Dass es in den USA nun auch bei Milchkühen festgestellt wurde, löst Besorgnis aus. Denn der Befall der Nutztiere erhöht die Wahrscheinlichkeit einer Übertragung  auf den Menschen. Bisher sind dort drei Fälle von infizierten Farmarbeitern bekannt, die alle mild verlaufen sind. Zur Eindämmung der Ausbreitung sind klassische Massnahmen der Tierseuchenbekämpfung wie Testung, Transportverbote und Quarantänemassnahmen notwendig.

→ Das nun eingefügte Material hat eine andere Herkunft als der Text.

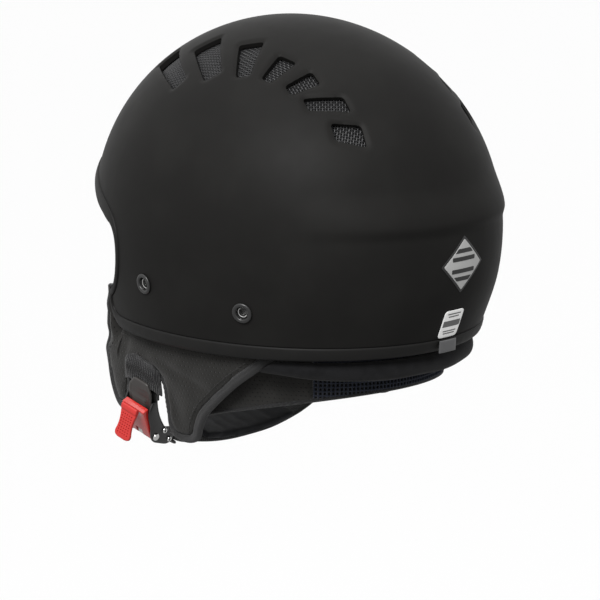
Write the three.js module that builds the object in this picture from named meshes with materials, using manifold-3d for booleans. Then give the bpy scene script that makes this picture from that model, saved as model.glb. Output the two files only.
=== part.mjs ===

Dennoch wappnen sich einige Länder in der EU bereits mit Humanimpfstoffen. Die EU-Kommission hat sich vor kurzem 665'000 Dosen H5N1-Vakzine der Pharmafirma Seqirus vertraglich gesichert, die auf die aktuelle Situation – ähnlich wie unsere saisonalen Grippe-Impfstoffe – angepasst werden können. Auch die Schweiz verfügt über einen laufenden Reservationsvertrag mit dieser Firma, der im Fall einer Pandemie zum Einsatz kommt. Finnland will dagegen schon jetzt Mitarbeitende und Tierärzte mit einem «Musterimpfstoff» gegen H5N1 impfen.

In den USA haben sich auf Milchkuhfarmen bislang drei Personen infiziert. Sie litten unter milden Symptomen wie Bindehautentzündungen. Denn am Auge – ähnlich wie bei Milchkühen im Euter – kommen Rezeptoren für H5N1 vor. Dagegen befällt das aktuelle Virus etwa bei Katzen verstärkt die Atemwege und auch das Gehirn.

Aufgrund der Seuche dürfen Katzen oder auch Schweine nicht mit kontaminierter Rohmilch gefüttert werden. Denn das H5N1-Virus nutze jede Chance, so Beer, sich zu verändern. Und das Risiko dafür sei besonders gross, wenn im Organismus zeitgleich auch andere Influenzaviren vorhanden seien.